Written problem: Your task is to print all of the data word for word.
================
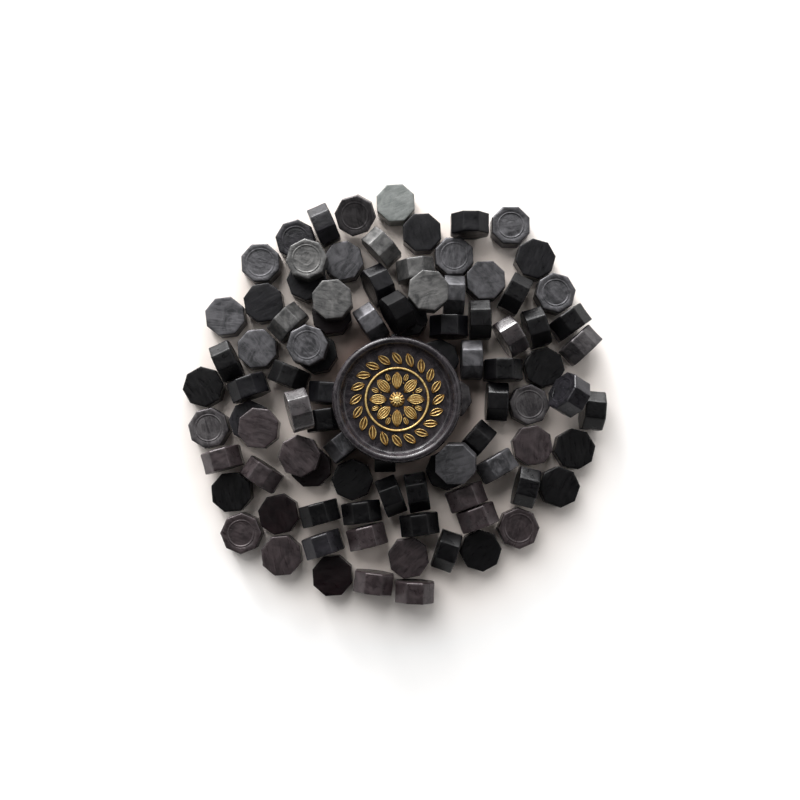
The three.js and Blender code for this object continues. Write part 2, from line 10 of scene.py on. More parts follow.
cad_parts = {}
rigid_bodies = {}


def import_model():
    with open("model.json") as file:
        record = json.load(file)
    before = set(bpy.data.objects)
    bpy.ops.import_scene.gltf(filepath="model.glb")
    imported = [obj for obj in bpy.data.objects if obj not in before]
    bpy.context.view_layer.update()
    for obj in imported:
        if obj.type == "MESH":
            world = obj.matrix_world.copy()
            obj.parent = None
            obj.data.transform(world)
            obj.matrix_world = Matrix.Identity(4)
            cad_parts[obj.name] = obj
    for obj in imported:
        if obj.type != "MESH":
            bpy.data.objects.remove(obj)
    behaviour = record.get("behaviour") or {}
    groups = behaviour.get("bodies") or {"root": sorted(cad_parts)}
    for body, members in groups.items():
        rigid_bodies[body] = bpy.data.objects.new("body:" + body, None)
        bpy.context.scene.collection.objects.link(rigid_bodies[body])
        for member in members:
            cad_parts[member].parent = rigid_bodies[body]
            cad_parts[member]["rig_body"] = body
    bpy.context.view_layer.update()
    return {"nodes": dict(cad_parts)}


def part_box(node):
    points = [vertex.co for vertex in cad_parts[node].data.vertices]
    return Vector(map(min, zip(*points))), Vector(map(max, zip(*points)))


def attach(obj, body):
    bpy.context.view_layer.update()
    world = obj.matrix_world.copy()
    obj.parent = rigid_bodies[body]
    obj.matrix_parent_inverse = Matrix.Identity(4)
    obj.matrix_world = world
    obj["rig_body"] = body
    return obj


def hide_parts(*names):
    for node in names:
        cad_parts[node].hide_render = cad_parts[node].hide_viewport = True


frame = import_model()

MM = 0.001

# Bead
BEAD_WIDTH = 9.3 * MM  # across two opposite flats
BEAD_SIDES = 8
CORNER_ROUND = 0.36 * MM  # between two side facets
PLAIN_EDGE = 0.28 * MM  # round edge of the plain face
MARK_EDGE = 0.42 * MM  # round edge of the marked face
FACE_MARGIN = 0.4 * MM  # flat ring kept inside each edge
ARC_POINTS = 4  # round each corner
EDGE_POINTS = 4  # along each facet between the corners
EDGE_STEPS = 4  # across each round edge
SIDE_SINK = 0.05 * MM  # hollow of the facets, from shrinkage
SIDE_RINGS = ((0.12, 0.25), (0.35, 0.9), (0.65, 0.9), (0.88, 0.25))  # shares of the height and the hollow
ROUNDING_LOSS = 0.4  # how much the corners sharpen for each length that a ring is set in
LEAST_ROUNDING = 0.15 * MM
WOBBLE = 0.09 * MM  # unevenness of the cast faces
WOBBLE_SIZE = 3.2 * MM
WOBBLE_SPREAD = 50  # how far apart the patterns of two beads start
RIPPLE = 0.03 * MM
RIPPLE_SIZE = 1.1 * MM
RIPPLE_SPREAD = 90
CHIPS = 3  # for each bead
CHIP_RADIUS = 0.8 * MM
CHIP_SIZES = (0.6, 1.2)  # shares of the radius
CHIP_DEPTH = 0.16 * MM
CHIP_DEPTHS = (0.5, 1.3)  # shares of the depth
CHIP_STRAY = 0.35  # how far a chip lies off its corner, as a share of a side
CHIP_FALL = 1.5  # how steeply a chip runs out
CAST_STRAY = 0.2  # how far the patterns of two beads of one shade may lie apart, in metres
SAME_POINT = 0.001 * MM
SAME_WAY = 0.9999  # the cosine between the normals of two faces in one plane
PLAIN_FACE_SHARE = 0.7  # a flat of more than this share of an octagon's area is a plain face
FIRST_FLAT = Vector((0.31, 0.87, 0.38))  # a bead's first flat is the one that faces this way the most

# The pouring mark from the edge of the marked face inwards, as radius and depth in millimetres
MARK_PROFILE = [
    (3.62, 0.0), (3.52, 0.04), (3.42, 0.05), (3.30, 0.0), (3.16, -0.02), (3.06, 0.05), (2.94, 0.10),
    (2.80, 0.10),
]
MARK_MIDDLE = 0.09
SWIRLS = (2.6, 0.5, 10)  # the outermost and innermost ring of the swirls inside it, and their number
SWIRL_DEPTH = 0.022  # how much each stands above or below the rest, in millimetres
MARK_SPREAD = 0.05  # how much the rings of one bead are wider or narrower than those of the next
MARK_STRENGTH = (0.4, 1.2)  # the least and greatest share of the depths above
PLAIN_RADII = [3.4, 2.5, 1.6, 0.8]  # rings of the plain face, in millimetres

# Seal
STAMP_RADIUS = 12.5 * MM
FIELD_THICKNESS = 2.7 * MM
SEAL_POINTS = 192
RELIEF_HEIGHT = 0.55 * MM
RELIEF_ROOT = 0.15 * MM
WREATH_MARGIN = 1.5 * MM
LEAF_COUNT = 20
LEAF_LENGTH = 3.6 * MM
LEAF_WIDTH = 1.9 * MM
LEAF_SLANT = math.radians(38)
RING_MARGIN = 0.6 * MM
RING_WIDTH = 0.6 * MM
PETAL_COUNT = 8
PETAL_WIDTH = 2.5 * MM
PETAL_MARGIN = 0.45 * MM
SEPAL_LENGTH = 2.1 * MM
SEPAL_WIDTH = 1.15 * MM
BOSS_RADIUS = 1.8 * MM
BOSS_CROWN = 0.22 * MM
BOSS_FLUTES = 12
DOT_RADIUS = 0.2 * MM
DOT_SHARE = 0.7  # of the height of the rest
SEAL_OVAL = 0.4 * MM  # how much further the pressed-out wall reaches to the left and right
SEAL_WANDER = 0.13 * MM  # how far the wall and rim wander in and out
SEAL_LIFT = 0.1 * MM  # how far they wander up and down
WANDER_FROM = 0.98  # share of the stamp's radius at which the wander starts
WANDER_REACH = 2.3 * MM  # and how much further out it is full
WANDER_WAVES = ((1.6, (3, 7, 1), 1), (4.5, (9, 2, 4), 0.4))  # how fine, where in the noise, and how strong
LIFT_WAVES = (2.3, (1, 5, 8))
LIFT_SINK = 0.8  # how much of it goes down on the whole

# The leaves: their raised edge, and how many ribs they have and how deep they sink between them
LEAF_ROWS = 21
LEAF_COLUMNS = 9
RIB_COLUMNS = 8
LEAF_RIBS = (1, 0.75)
PETAL_RIBS = (3, 0.42)
SEPAL_RIBS = (1, 0.5)
LEAF_TIP = 0.02  # share of the length left off at each tip
LEAF_EDGE = 0.82  # share of the half width at which the edge starts to fall
LEAF_FULLNESS = 1.25  # how soon the height is full behind a tip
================
Solved problem:
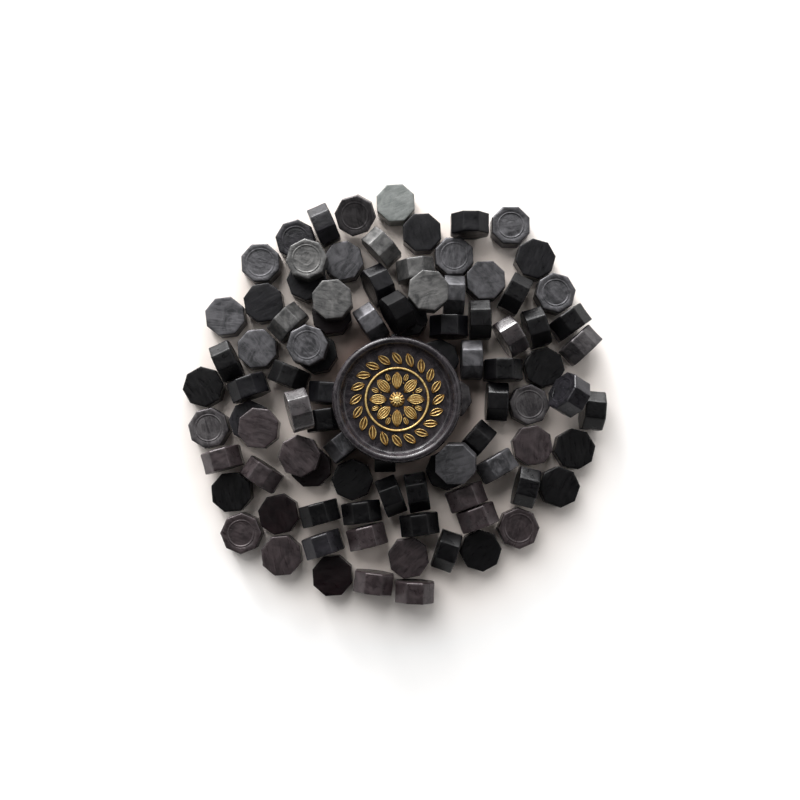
The three.js and Blender code for this object continues. Write part 2, from line 10 of scene.py on. More parts follow.
cad_parts = {}
rigid_bodies = {}


def import_model():
    with open("model.json") as file:
        record = json.load(file)
    before = set(bpy.data.objects)
    bpy.ops.import_scene.gltf(filepath="model.glb")
    imported = [obj for obj in bpy.data.objects if obj not in before]
    bpy.context.view_layer.update()
    for obj in imported:
        if obj.type == "MESH":
            world = obj.matrix_world.copy()
            obj.parent = None
            obj.data.transform(world)
            obj.matrix_world = Matrix.Identity(4)
            cad_parts[obj.name] = obj
    for obj in imported:
        if obj.type != "MESH":
            bpy.data.objects.remove(obj)
    behaviour = record.get("behaviour") or {}
    groups = behaviour.get("bodies") or {"root": sorted(cad_parts)}
    for body, members in groups.items():
        rigid_bodies[body] = bpy.data.objects.new("body:" + body, None)
        bpy.context.scene.collection.objects.link(rigid_bodies[body])
        for member in members:
            cad_parts[member].parent = rigid_bodies[body]
            cad_parts[member]["rig_body"] = body
    bpy.context.view_layer.update()
    return {"nodes": dict(cad_parts)}


def part_box(node):
    points = [vertex.co for vertex in cad_parts[node].data.vertices]
    return Vector(map(min, zip(*points))), Vector(map(max, zip(*points)))


def attach(obj, body):
    bpy.context.view_layer.update()
    world = obj.matrix_world.copy()
    obj.parent = rigid_bodies[body]
    obj.matrix_parent_inverse = Matrix.Identity(4)
    obj.matrix_world = world
    obj["rig_body"] = body
    return obj


def hide_parts(*names):
    for node in names:
        cad_parts[node].hide_render = cad_parts[node].hide_viewport = True


frame = import_model()

MM = 0.001

# Bead
BEAD_WIDTH = 9.3 * MM  # across two opposite flats
BEAD_SIDES = 8
CORNER_ROUND = 0.36 * MM  # between two side facets
PLAIN_EDGE = 0.28 * MM  # round edge of the plain face
MARK_EDGE = 0.42 * MM  # round edge of the marked face
FACE_MARGIN = 0.4 * MM  # flat ring kept inside each edge
ARC_POINTS = 4  # round each corner
EDGE_POINTS = 4  # along each facet between the corners
EDGE_STEPS = 4  # across each round edge
SIDE_SINK = 0.05 * MM  # hollow of the facets, from shrinkage
SIDE_RINGS = ((0.12, 0.25), (0.35, 0.9), (0.65, 0.9), (0.88, 0.25))  # shares of the height and the hollow
ROUNDING_LOSS = 0.4  # how much the corners sharpen for each length that a ring is set in
LEAST_ROUNDING = 0.15 * MM
WOBBLE = 0.09 * MM  # unevenness of the cast faces
WOBBLE_SIZE = 3.2 * MM
WOBBLE_SPREAD = 50  # how far apart the patterns of two beads start
RIPPLE = 0.03 * MM
RIPPLE_SIZE = 1.1 * MM
RIPPLE_SPREAD = 90
CHIPS = 3  # for each bead
CHIP_RADIUS = 0.8 * MM
CHIP_SIZES = (0.6, 1.2)  # shares of the radius
CHIP_DEPTH = 0.16 * MM
CHIP_DEPTHS = (0.5, 1.3)  # shares of the depth
CHIP_STRAY = 0.35  # how far a chip lies off its corner, as a share of a side
CHIP_FALL = 1.5  # how steeply a chip runs out
CAST_STRAY = 0.2  # how far the patterns of two beads of one shade may lie apart, in metres
SAME_POINT = 0.001 * MM
SAME_WAY = 0.9999  # the cosine between the normals of two faces in one plane
PLAIN_FACE_SHARE = 0.7  # a flat of more than this share of an octagon's area is a plain face
FIRST_FLAT = Vector((0.31, 0.87, 0.38))  # a bead's first flat is the one that faces this way the most

# The pouring mark from the edge of the marked face inwards, as radius and depth in millimetres
MARK_PROFILE = [
    (3.62, 0.0), (3.52, 0.04), (3.42, 0.05), (3.30, 0.0), (3.16, -0.02), (3.06, 0.05), (2.94, 0.10),
    (2.80, 0.10),
]
MARK_MIDDLE = 0.09
SWIRLS = (2.6, 0.5, 10)  # the outermost and innermost ring of the swirls inside it, and their number
SWIRL_DEPTH = 0.022  # how much each stands above or below the rest, in millimetres
MARK_SPREAD = 0.05  # how much the rings of one bead are wider or narrower than those of the next
MARK_STRENGTH = (0.4, 1.2)  # the least and greatest share of the depths above
PLAIN_RADII = [3.4, 2.5, 1.6, 0.8]  # rings of the plain face, in millimetres

# Seal
STAMP_RADIUS = 12.5 * MM
FIELD_THICKNESS = 2.7 * MM
SEAL_POINTS = 192
RELIEF_HEIGHT = 0.55 * MM
RELIEF_ROOT = 0.15 * MM
WREATH_MARGIN = 1.5 * MM
LEAF_COUNT = 20
LEAF_LENGTH = 3.6 * MM
LEAF_WIDTH = 1.9 * MM
LEAF_SLANT = math.radians(38)
RING_MARGIN = 0.6 * MM
RING_WIDTH = 0.6 * MM
PETAL_COUNT = 8
PETAL_WIDTH = 2.5 * MM
PETAL_MARGIN = 0.45 * MM
SEPAL_LENGTH = 2.1 * MM
SEPAL_WIDTH = 1.15 * MM
BOSS_RADIUS = 1.8 * MM
BOSS_CROWN = 0.22 * MM
BOSS_FLUTES = 12
DOT_RADIUS = 0.2 * MM
DOT_SHARE = 0.7  # of the height of the rest
SEAL_OVAL = 0.4 * MM  # how much further the pressed-out wall reaches to the left and right
SEAL_WANDER = 0.13 * MM  # how far the wall and rim wander in and out
SEAL_LIFT = 0.1 * MM  # how far they wander up and down
WANDER_FROM = 0.98  # share of the stamp's radius at which the wander starts
WANDER_REACH = 2.3 * MM  # and how much further out it is full
WANDER_WAVES = ((1.6, (3, 7, 1), 1), (4.5, (9, 2, 4), 0.4))  # how fine, where in the noise, and how strong
LIFT_WAVES = (2.3, (1, 5, 8))
LIFT_SINK = 0.8  # how much of it goes down on the whole

# The leaves: their raised edge, and how many ribs they have and how deep they sink between them
LEAF_ROWS = 21
LEAF_COLUMNS = 9
RIB_COLUMNS = 8
LEAF_RIBS = (1, 0.75)
PETAL_RIBS = (3, 0.42)
SEPAL_RIBS = (1, 0.5)
LEAF_TIP = 0.02  # share of the length left off at each tip
LEAF_EDGE = 0.82  # share of the half width at which the edge starts to fall
LEAF_FULLNESS = 1.25  # how soon the height is full behind a tip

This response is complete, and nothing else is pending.